Accelerating Distributed ML Training via Selective Synchronization
Sahil Tyagi, Martin Swany
TL;DR
This work tackles the communication bottleneck of bulk-synchronous distributed training by introducing SelSync, a semi-synchronous method that dynamically blends local-SGD and synchronized updates based on gradient-change significance. By detecting crucial updates with a delta-based threshold on relative gradient change and favoring parameter aggregation over gradient aggregation, SelSync maintains BSP-like convergence while reducing communication overhead. The design includes IID-friendly SelDP partitioning and non-IID data handling via data-injection, achieving strong accuracy and speedups across CNNs and transformers on IID and non-IID data. Practically, SelSync delivers up to several-fold speedups with improved or comparable accuracy to BSP, offering a robust approach for scalable distributed ML deployment.
Abstract
In distributed training, deep neural networks (DNNs) are launched over multiple workers concurrently and aggregate their local updates on each step in bulk-synchronous parallel (BSP) training. However, BSP does not linearly scale-out due to high communication cost of aggregation. To mitigate this overhead, alternatives like Federated Averaging (FedAvg) and Stale-Synchronous Parallel (SSP) either reduce synchronization frequency or eliminate it altogether, usually at the cost of lower final accuracy.

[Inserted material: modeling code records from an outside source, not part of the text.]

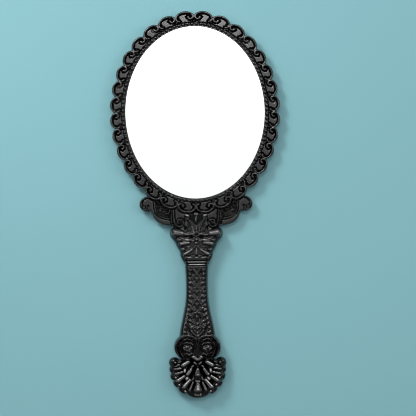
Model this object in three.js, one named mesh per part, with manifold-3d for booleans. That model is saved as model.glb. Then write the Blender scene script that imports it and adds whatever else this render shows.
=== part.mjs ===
// Hand mirror with a scalloped oval head and a carved handle, lying on its back.
//
// Two plastic shells meet on one flat parting plane. The front shell has the window, whose
// lip holds the glass down. The back shell has the pedestals that carry the glass on four
// squares of foam tape. Pegs on the back shell stand in sockets in the front shell.
//
// Units are millimetres. Y runs from the end of the handle to the top of the head, Z runs up
// from the table to the glass, and the group is moved at the end so that its origin is the
// middle of the footprint.

import * as THREE from "three";
import { mergeVertices } from "three/addons/utils/BufferGeometryUtils.js";
import Module from "manifold-3d";

const wasm = await Module();
wasm.setup();

// ---------------------------------------------------------------- driving dimensions

const HEAD_Y = 183.3; // middle of the oval, from the end of the handle
const WINDOW_RX = 44.6; // half width of the visible glass
const WINDOW_RY = 55.2; // half height of the visible glass

const SCALLOPS = 32; // arches round the head
const SCALLOP_DRIFT = 1.3; // how much wider the arches are at the top and bottom
const NOTCH = 7.6; // from the window's edge out to the notches between arches
const TIP = 10.2; // from the window's edge out to the tips of the arches

const PARTING = 5.5; // height of the plane where the shells meet
const PARTING_GAP = 0.15; // each shell stops this far from that plane
const WALL = 1.9; // thickness of a shell's wall

const FIELD_TOP = 8.8; // height of the head's flat front
const RIDGE_TOP = 10.0; // height of the ridge along the arches
const LIP_TOP = 9.6; // height of the ring round the glass
const SHAFT_TOP = 12.8; // height of the grip
const RELIEF_TOP = 14.2; // height of the carved ends of the grip

const GLASS_THICKNESS = 2.0;
const GLASS_OVERLAP = 1.6; // how far the glass runs under the lip
const GLASS_CLEARANCE = 0.3;
const GLASS_BOTTOM = 4.8;
const GLASS_TOP = GLASS_BOTTOM + GLASS_THICKNESS;

const TAPE_SIDE = 18;
const TAPE_THICKNESS = 1.2;
const TAPE_GAP = 0.05; // what the tape is squeezed by on each face
const TAPE_X = 19;
const TAPE_Y = 26;

const PEG_R = 1.2;
const SOCKET_R = 1.5;
const PEG_TOP = 7.2;
const SOCKET_TOP = 7.5;
const BOSS_R = 3.2;

const CURVE_STEPS = 6; // straight steps along one arch
const OVAL_STEPS = 64; // straight steps round a whole oval
const ROUND_STEPS = 12; // straight steps round a peg

// ---------------------------------------------------------------- solids

function solid(geometry) {
  const bare = geometry.index ? geometry.toNonIndexed() : geometry.clone();
  bare.deleteAttribute("normal");
  bare.deleteAttribute("uv");
  const merged = mergeVertices(bare, 1e-4);
  return new wasm.Manifold(
    new wasm.Mesh({
      numProp: 3,
      vertProperties: merged.attributes.position.array,
      triVerts: new Uint32Array(merged.index.array),
    }),
  );
}

function joined(solids) {
  return solids.reduce((all, one) => all.add(one));
}

function geometryOf(piece) {
  const mesh = piece.getMesh();
  const geometry = new THREE.BufferGeometry();
  geometry.setAttribute("position", new THREE.BufferAttribute(mesh.vertProperties, 3));
  geometry.setIndex(new THREE.BufferAttribute(mesh.triVerts, 1));
  return geometry;
}

function box(width, depth, low, high, x = 0, y = 0) {
  const geometry = new THREE.BoxGeometry(width, depth, high - low);
  return solid(geometry.translate(x, y, (low + high) / 2));
}

function post(radius, low, high, x, y) {
  const geometry = new THREE.CylinderGeometry(radius, radius, high - low, ROUND_STEPS);
  return solid(geometry.rotateX(Math.PI / 2).translate(x, y, (low + high) / 2));
}

// A flat-sided slab of an outline, from low to high.
function slab(outline, low, high) {
  const geometry = new THREE.ExtrudeGeometry(outline, {
    depth: high - low,
    bevelEnabled: false,
    curveSegments: CURVE_STEPS,
  });
  return solid(geometry.translate(0, 0, low));
}

// How far a corner of a closed outline moves when the outline shrinks by one.
function inwardStep(before, at, after) {
  const one = at.clone().sub(before).normalize();
  const two = after.clone().sub(at).normalize();
  const step = new THREE.Vector2(-one.y - two.y, one.x + two.x);
  return step.divideScalar(Math.max(0.5, 1 + one.dot(two)));
}

// A slab whose upper and lower edges are rounded off by a quarter circle of the given radius.
function roundedSlab(outline, low, high, round, steps = 3) {
  const rim = outline.getPoints();
  const count = rim.length;
  const inwards = rim.map((p, i) => inwardStep(rim[(i + count - 1) % count], p, rim[(i + 1) % count]));
  const layers = [];
  for (let i = 0; i <= steps; i++) {
    const a = ((Math.PI / 2) * i) / steps;
    const inset = round * (1 - Math.sin(a));
    layers.push({ inset, z: low + round * (1 - Math.cos(a)) });
  }
  const top = layers.map(({ inset, z }) => ({ inset, z: high + low - z })).reverse();
  layers.push(...top);

  const vertices = [];
  for (const { inset, z } of layers) {
    rim.forEach((p, i) => vertices.push(p.x + inset * inwards[i].x, p.y + inset * inwards[i].y, z));
  }
  const faces = [];
  for (const [a, b, c] of THREE.ShapeUtils.triangulateShape(rim.slice(), [])) {
    const up = (layers.length - 1) * count;
    faces.push(c, b, a, up + a, up + b, up + c);
  }
  for (let layer = 0; layer + 1 < layers.length; layer++) {
    for (let i = 0; i < count; i++) {
      const a = layer * count + i;
      const b = layer * count + ((i + 1) % count);
      faces.push(a, b, b + count, a, b + count, a + count);
    }
  }
  const geometry = new THREE.BufferGeometry();
  geometry.setAttribute("position", new THREE.Float32BufferAttribute(vertices, 3));
  geometry.setIndex(faces);
  return solid(geometry);
}

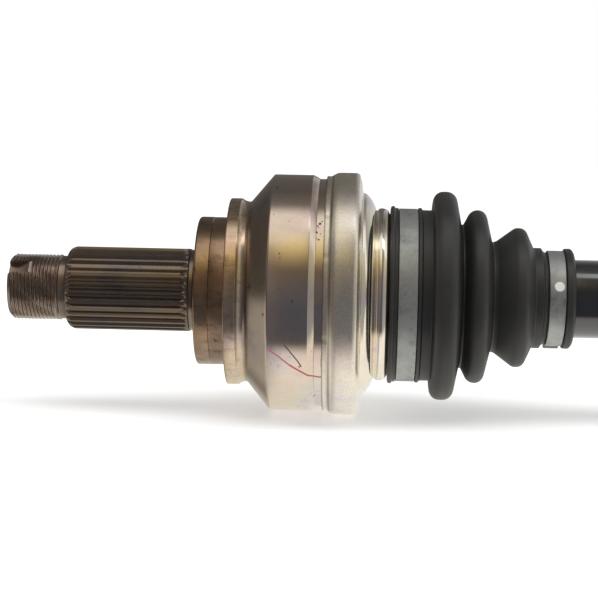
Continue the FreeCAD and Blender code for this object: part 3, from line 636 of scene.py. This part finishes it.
outer_profile = eased([
    (77.9, 35.5), (78.2, 36.2), (78.9, 36.4), (79.5, 36.25), (79.9, 35.6), (80.5, 35.55), (81.0, 35.7),
    (81.2, 34.4), (89.0, 34.4), (89.2, 35.75, 0.3), (90.4, 35.8, 0.4), (90.9, 34.95, 0.4),
    (94.9, 34.85, 0.8), (95.4, 42.6, 4.2), (104.1, 42.6, 4.2), (107.0, 27.9, 0.7), (110.8, 35.35, 4),
    (116.3, 35.35, 4), (119.5, 22.3, 0.7), (121.3, 22.9, 2), (128.9, 28.5, 3), (132.6, 28.3, 3),
    (136.2, 20.5, 0.8), (139.4, 20.5, 0.4), (140.0, 19.4, 0.3), (141.6, 18.4), (148.5, 18.4),
    (148.8, 20.4, 0.4), (151.4, 20.5, 1.2), (152.3, 19.2), (152.4, 16.9),
])
inner_profile = lining(outer_profile, OUTER_BOOT_WALL, [(77.9, 92.0, 33.05), (139.6, 152.4, 16.3)])


def rising(points):
    """Keep a profile's x in order, so that it can be cut by planes."""
    least = 0.002
    kept = [points[0]]
    for p in points[1:]:
        kept.append((max(p[0], kept[-1][0] + least), p[1]))
    return kept


outer_boot_cuts = [99.75, 107.0, 113.5]
outer_chain = ["outer_housing", "outer_upper_ball", "outer_cage", "outer_lower_ball", "bar"]
spans = [(91.5, 99.5), (100.0, 106.7), (107.3, 113.2), (113.8, 125.0)]
lengths = boot_lengths(
    "outer_boot", rising(outer_profile), rising(inner_profile), outer_boot_cuts, outer_chain)
for (length, before, after), (start, end) in zip(lengths, spans):
    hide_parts("outer_boot")
    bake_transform(length)


# Band clamps on both ends of the outer boot: zinc-plated strip pulled tight and locked by a
# pinched ear. The small one carries a dot of white paint from the maker's inspection.
def dull_zinc(dotted=False):
    metallic = 0.85
    material, shader, place, add, join = new_finish("dull_zinc_band", (0.45, 0.46, 0.44), metallic, 0.5)
    stain = cloud(add, join, place, 130, 6, 0.75)
    skin = ramp(add, join, stain, [
        (0.28, (0.24, 0.25, 0.26)), (0.43, (0.44, 0.46, 0.45)), (0.60, (0.52, 0.535, 0.515)),
        (0.75, (0.38, 0.385, 0.37))])
    metal = add("Math", operation="SUBTRACT", use_clamp=True)
    metal.inputs[0].default_value = metallic
    metal.inputs[1].default_value = 0.0
    if dotted:
        dot = spot(add, join, place, (145.6, -18.3, 6.6), 2.1, 0.3)
        skin = over(add, join, dot, skin, (0.85, 0.85, 0.84))
        join(dot, metal.inputs[1])
    join(skin, shader.inputs["Base Color"])
    join(metal.outputs["Value"], shader.inputs["Metallic"])
    join(ramp(add, join, stain, [(0.3, (0.58,)), (0.7, (0.44,))]), shader.inputs["Roughness"])
    relief(add, join, shader, cloud(add, join, place, 260, 4, 0.6), 0.0001, 0.5)
    return material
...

In this paper, we present \texttt{SelSync}, a practical, low-overhead method for DNN training that dynamically chooses to incur or avoid communication at each step either by calling the aggregation op or applying local updates based on their significance. We propose various optimizations as part of \texttt{SelSync} to improve convergence in the context of \textit{semi-synchronous} training. Our system converges to the same or better accuracy than BSP while reducing training time by up to 14$\times$.